エチオピアの運動は、中国およびインドにおける大規模な森林回復運動に続くものだ。森林回復運動は素晴らしいことである。しかし、植林後に待ち受ける難問を解決するのは思ったほど容易なことではない。樹木にとって貴重な生育期に、抜き取られたり痛めつけられたりしないように見守っていかなければならないし、同時に既存の成熟林も見守っていかなけらばならない。

樹木を含めその他の生態系は、炭素の取り込みという観点から見ると重要な役割を持っている。化石燃料の燃焼や森林破壊により、危機的な量の二酸化炭素が大気中に放出されている。その結果、急速な気候変動が起こっており、取り返しがつかないところまで来ている。

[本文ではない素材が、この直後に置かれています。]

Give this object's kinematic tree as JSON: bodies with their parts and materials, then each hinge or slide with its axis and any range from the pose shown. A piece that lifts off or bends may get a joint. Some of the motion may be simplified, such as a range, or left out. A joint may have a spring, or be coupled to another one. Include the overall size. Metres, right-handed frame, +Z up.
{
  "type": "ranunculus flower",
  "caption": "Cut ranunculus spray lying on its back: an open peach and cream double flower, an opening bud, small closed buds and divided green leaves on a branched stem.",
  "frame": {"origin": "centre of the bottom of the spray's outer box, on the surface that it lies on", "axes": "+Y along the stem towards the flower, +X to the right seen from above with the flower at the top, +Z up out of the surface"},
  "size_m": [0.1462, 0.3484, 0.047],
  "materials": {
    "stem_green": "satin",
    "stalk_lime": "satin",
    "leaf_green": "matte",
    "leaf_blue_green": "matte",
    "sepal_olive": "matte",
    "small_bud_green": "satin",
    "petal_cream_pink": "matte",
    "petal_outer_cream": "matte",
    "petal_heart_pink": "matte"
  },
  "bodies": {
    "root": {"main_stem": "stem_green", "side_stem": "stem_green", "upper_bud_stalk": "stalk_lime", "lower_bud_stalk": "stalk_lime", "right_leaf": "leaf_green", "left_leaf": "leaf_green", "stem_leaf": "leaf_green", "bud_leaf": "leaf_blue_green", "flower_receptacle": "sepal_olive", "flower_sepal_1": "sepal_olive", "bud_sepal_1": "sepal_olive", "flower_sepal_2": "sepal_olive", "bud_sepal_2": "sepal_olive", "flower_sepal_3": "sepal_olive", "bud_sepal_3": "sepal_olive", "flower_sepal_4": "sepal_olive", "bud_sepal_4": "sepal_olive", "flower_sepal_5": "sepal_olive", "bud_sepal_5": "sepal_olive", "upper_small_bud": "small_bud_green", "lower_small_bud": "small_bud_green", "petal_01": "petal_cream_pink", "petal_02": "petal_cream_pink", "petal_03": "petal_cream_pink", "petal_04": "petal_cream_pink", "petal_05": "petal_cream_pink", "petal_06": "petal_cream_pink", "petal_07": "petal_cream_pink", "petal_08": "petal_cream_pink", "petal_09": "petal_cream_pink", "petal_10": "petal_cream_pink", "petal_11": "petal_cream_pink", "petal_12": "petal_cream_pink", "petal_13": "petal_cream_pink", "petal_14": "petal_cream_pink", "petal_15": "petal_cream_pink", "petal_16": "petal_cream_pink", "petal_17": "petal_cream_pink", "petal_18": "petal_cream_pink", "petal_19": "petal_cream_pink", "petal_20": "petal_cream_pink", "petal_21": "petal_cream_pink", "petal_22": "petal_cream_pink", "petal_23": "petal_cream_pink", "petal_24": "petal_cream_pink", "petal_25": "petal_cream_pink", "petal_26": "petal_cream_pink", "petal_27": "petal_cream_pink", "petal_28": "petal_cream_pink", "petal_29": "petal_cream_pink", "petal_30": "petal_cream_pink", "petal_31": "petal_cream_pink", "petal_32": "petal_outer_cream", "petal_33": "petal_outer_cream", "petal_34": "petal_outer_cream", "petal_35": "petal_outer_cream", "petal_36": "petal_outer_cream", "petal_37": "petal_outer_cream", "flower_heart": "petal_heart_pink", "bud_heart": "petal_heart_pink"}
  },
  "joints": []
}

樹木は大気中の二酸化炭素を除去する。つまり、二酸化炭素を樹木と土中に取り込み、酸素を大気中に放出する。しかし、永久凍土(氷点下の状態を保った厚みのある地表土層)、泥炭および草原(これらはエチオピアの山岳地帯および乾燥地帯の両者に見られる)もまた、炭素の吸収に役立っており、樹木と同様にこれらの保全、修復が必要である。

森林再生に最適な木は

エチオピアの「グリーン・レガシー」計画による森林回復運動に批判的な人たち [6]の中には、外来樹種の植林により生ずる危険性を訴え続ける人もいる。外来種は生態系の回復改善どころか、破壊する可能性があると言のだ。

これまでエチオピアは、農業用地として開墾された土地の森林再生を急ぐため、オーストラリア原産のユーカリを植林してきた。この木は19世紀末に同国に導入され、20世紀の間にさまざまなユーカリ属が植林された。そして、おもに薪や建設材料として使われた。この木は成長が早いが、主に使われている種は水源を枯渇させ、土壌浸食を誘発し、また、土壌中から栄養分を奪っている。

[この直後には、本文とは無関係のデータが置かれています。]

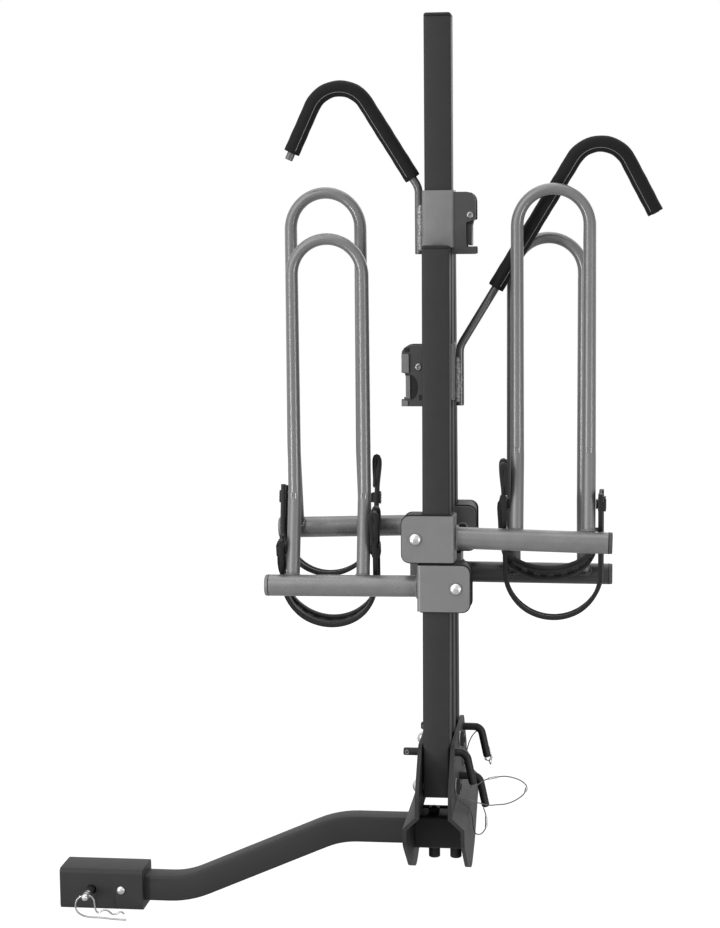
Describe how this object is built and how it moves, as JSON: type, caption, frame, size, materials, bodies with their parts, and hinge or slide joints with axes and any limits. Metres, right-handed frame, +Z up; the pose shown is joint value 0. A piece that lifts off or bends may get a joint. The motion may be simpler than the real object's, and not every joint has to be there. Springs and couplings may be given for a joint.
{
  "type": "hitch bike rack",
  "caption": "Folding hitch-mounted bicycle rack with a square mast, sliding frame hooks and wheel hoops with straps, folded up.",
  "frame": {"origin": "centre of the hitch adapter's underside", "axes": "+Z up along the mast, +X away from the car, +Y to the side, so that the camera looks along +Y"},
  "size_m": [0.7314, 0.244, 1.0878],
  "materials": {
    "black_paint": "satin black powder coat",
    "grey_paint": "satin grey powder coat",
    "bracket_paint": "satin grey powder coat",
    "black_plastic": "matte",
    "strap_rubber": "satin",
    "foam": "satin",
    "black_oxide": "black oxide, oiled",
    "zinc": "bright zinc plate",
    "wire": "stranded wire rope"
  },
  "bodies": {
    "base": {"adapter_sleeve": "black_paint", "adapter_bolt": "zinc", "hitch_pin": "black_oxide", "shank_tube": "black_paint", "base_plate_left": "black_paint", "base_plate_right": "black_paint", "cross_sleeve": "black_paint", "cross_tie": "black_paint", "sleeve_bolt_left": "black_oxide", "sleeve_bolt_right": "black_oxide", "arm_pivot_bolt_front": "zinc", "arm_pivot_bolt_rear": "zinc", "mast_bolt": "zinc", "lanyard_front": "wire", "lanyard_rear": "wire", "lanyard_mast": "wire", "mast_tube": "black_paint", "mast_cap": "black_plastic"},
    "hitch_clip": {"hitch_pin_clip": "zinc"},
    "lock_pin_front": {"lock_pin_front": "black_oxide"},
    "lock_pin_rear": {"lock_pin_rear": "black_oxide"},
    "lock_pin_mast": {"lock_pin_mast": "black_oxide"},
    "arm_front": {"arm_front_tube": "black_paint", "arm_front_cap": "black_plastic"},
    "arm_rear": {"arm_rear_tube": "black_paint", "arm_rear_cap": "black_plastic"},
    "holder_front_lower": {"holder_front_lower_bracket": "bracket_paint", "holder_front_lower_liner": "black_plastic", "holder_front_lower_bolt": "zinc", "holder_front_lower_crossbar": "grey_paint", "holder_front_lower_hoop": "grey_paint"},
    "strap_front_lower": {"holder_front_lower_strap": "strap_rubber"},
    "holder_front_upper": {"holder_front_upper_bracket": "bracket_paint", "holder_front_upper_liner": "black_plastic", "holder_front_upper_bolt": "zinc", "holder_front_upper_crossbar": "grey_paint", "holder_front_upper_hoop": "grey_paint"},
    "strap_front_upper": {"holder_front_upper_strap": "strap_rubber"},
    "holder_rear_lower": {"holder_rear_lower_bracket": "bracket_paint", "holder_rear_lower_liner": "black_plastic", "holder_rear_lower_bolt": "zinc", "holder_rear_lower_crossbar": "grey_paint", "holder_rear_lower_hoop": "grey_paint"},
    "strap_rear_lower": {"holder_rear_lower_strap": "strap_rubber"},
    "holder_rear_upper": {"holder_rear_upper_bracket": "bracket_paint", "holder_rear_upper_liner": "black_plastic", "holder_rear_upper_bolt": "zinc", "holder_rear_upper_crossbar": "grey_paint", "holder_rear_upper_hoop": "grey_paint"},
    "strap_rear_upper": {"holder_rear_upper_strap": "strap_rubber"},
    "hook_upper": {"hook_upper_slider": "bracket_paint", "hook_upper_rod": "grey_paint", "hook_upper_grip": "foam", "hook_upper_rivet": "zinc"},
    "hook_upper_lever": {"hook_upper_lever": "black_oxide"},
    "hook_lower": {"hook_lower_slider": "bracket_paint", "hook_lower_rod": "grey_paint", "hook_lower_grip": "foam", "hook_lower_rivet": "zinc"},
    "hook_lower_lever": {"hook_lower_lever": "black_oxide"}
  },
  "joints": [
    {"name": "arm_front_fold", "type": "hinge", "parent": "base", "child": "arm_front", "pos_m": [0.42, -0.0635, 0.1779], "axis": [1, 0, 0], "range_deg": [0, 92]},
    {"name": "arm_rear_fold", "type": "hinge", "parent": "base", "child": "arm_rear", "pos_m": [0.42, 0.0635, 0.1779], "axis": [-1, 0, 0], "range_deg": [0, 92]},
    {"name": "holder_front_lower_slide", "type": "slide", "parent": "arm_front", "child": "holder_front_lower", "axis": [0, 0.038, 0.9993], "range_m": [-0.14, 0]},
    {"name": "strap_front_lower_swing", "type": "hinge", "parent": "holder_front_lower", "child": "strap_front_lower", "pos_m": [0.29, -0.03728, 0.45504], "axis": [1, 0, 0], "range_deg": [0, 12]},
    {"name": "holder_front_upper_slide", "type": "slide", "parent": "arm_front", "child": "holder_front_upper", "axis": [0, 0.038, 0.9993], "range_m": [0, 0.03]},
    {"name": "strap_front_upper_swing", "type": "hinge", "parent": "holder_front_upper", "child": "strap_front_upper", "pos_m": [0.55396, -0.03495, 0.51112], "axis": [1, 0, 0], "range_deg": [0, 12]},
    {"name": "holder_rear_lower_slide", "type": "slide", "parent": "arm_rear", "child": "holder_rear_lower", "axis": [0, -0.038, 0.9993], "range_m": [-0.14, 0]},
    {"name": "strap_rear_lower_swing", "type": "hinge", "parent": "holder_rear_lower", "child": "strap_rear_lower", "pos_m": [0.547, 0.03731, 0.45405], "axis": [-1, 0, 0], "range_deg": [0, 12]},
    {"name": "holder_rear_upper_slide", "type": "slide", "parent": "arm_rear", "child": "holder_rear_upper", "axis": [0, -0.038, 0.9993], "range_m": [0, 0.03]},
    {"name": "strap_rear_upper_swing", "type": "hinge", "parent": "holder_rear_upper", "child": "strap_rear_upper", "pos_m": [0.28254, 0.03567, 0.50705], "axis": [-1, 0, 0], "range_deg": [0, 12]},
    {"name": "hook_upper_slide", "type": "slide", "parent": "base", "child": "hook_upper", "axis": [0, 0, 1], "range_m": [-0.05, 0.195]},
    {"name": "hook_lower_slide", "type": "slide", "parent": "base", "child": "hook_lower", "axis": [0, 0, 1], "range_m": [-0.2, 0.05]},
    {"name": "hook_upper_lever_turn", "type": "hinge", "parent": "hook_upper", "child": "hook_upper_lever", "pos_m": [0.4574, 0, 0.8459], "axis": [0, -1, 0], "range_deg": [0, 18], "stiffness_Nm_per_rad": 0.3, "springref_deg": -11.46},
    {"name": "hook_lower_lever_turn", "type": "hinge", "parent": "hook_lower", "child": "hook_lower_lever", "pos_m": [0.3826, 0, 0.6679], "axis": [0, 1, 0], "range_deg": [0, 18], "stiffness_Nm_per_rad": 0.3, "springref_deg": -11.46},
    {"name": "lock_pin_front_pull", "type": "slide", "parent": "base", "child": "lock_pin_front", "axis": [1, 0, 0], "range_m": [0, 0.065]},
    {"name": "lock_pin_rear_pull", "type": "slide", "parent": "base", "child": "lock_pin_rear", "axis": [1, 0, 0], "range_m": [0, 0.065]},
    {"name": "lock_pin_mast_pull", "type": "slide", "parent": "base", "child": "lock_pin_mast", "axis": [1, 0, 0], "range_m": [0, 0.065]},
    {"name": "hitch_clip_swing", "type": "hinge", "parent": "base", "child": "hitch_clip", "pos_m": [-0.0126, -0.0504, 0.0254], "axis": [1, 0, 0], "range_deg": [-60, 45]}
  ]
}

しかし伝えられるとことによると、今回は外来種のユーカリやアボカドだけでなく固有種の苗も植林されている [7]という。土地固有の樹木はその地で何千年以上もかけて進化してきたものであり、現地の病虫害に対する抵抗力を備えている。エチオピア政府の姿勢は、ただユーカリだけを多数植えるという考えを変えたということを反映していると言えそうだ。

しかし、外来種が理にかなっていることもある。例えば、中央アメリカ原産のカリアンドラ [8]とよばれる低木種は、極めて生産性が高く、東アフリカでは高蛋白の家畜飼料の原料として使用されている。カリアンドラの種子は、小規模農家にとっては手ごろな価格なので広く利用されている。同様に、木材の原料に最適で成長が早い樹種を植林する際に外来種を選定することもあり得る。そのような場合は、植林の目的と周囲の環境をよく考慮して決定しなければならない。もちろん、生態系を詳細に考慮した計画を練る必要もある。

浸水が頻発する渓谷地帯では、木が水を吸収することで、他の植物にとって不都合な状況を回避できる。ユーカリは刈り取り後の復元力が強い。そのため、この木を一度株元で刈り取り、新しい芽を再び発芽させるという管理方法も用いられている。このようにして薪の継続的補給が可能となるので、この木が広く用いられている。

気候危機を簡単に解決できる特効薬はない。しかし、植林は解決方法の一つである。

既存の森林やその他の生態系を保護することは、新たに植林することと同様に大切なことだ。都市計画家は、都市が無秩序に拡大したり、人工構造物で埋め尽くされたりしないよう後ろ盾になるべきだ。東アフリカの農村部に住む若者たちは、農業の将来性を理解し国土の保全に情熱を注ぎ続ける必要がある。

石炭、石油およびガスといった炭素系燃料の使用削減にも是非取り組まなければならない。

森林再生は、世界に大きな影響を与える。あるエチオピアの積極的な地域団体 [9]は、近頃ボランティア活動に時間を割くとともに8ヘクタールの土地を再生させるための資金を寄付した。この団体のメンバーは、近い将来果樹が育つことを見込んで、全部で5000本もの植林と1200本もの草の挿し穂に何時間も精を出した。

この団体の気迫が世界中に広まったら、どのような好影響が出るかを想像してみてほしい。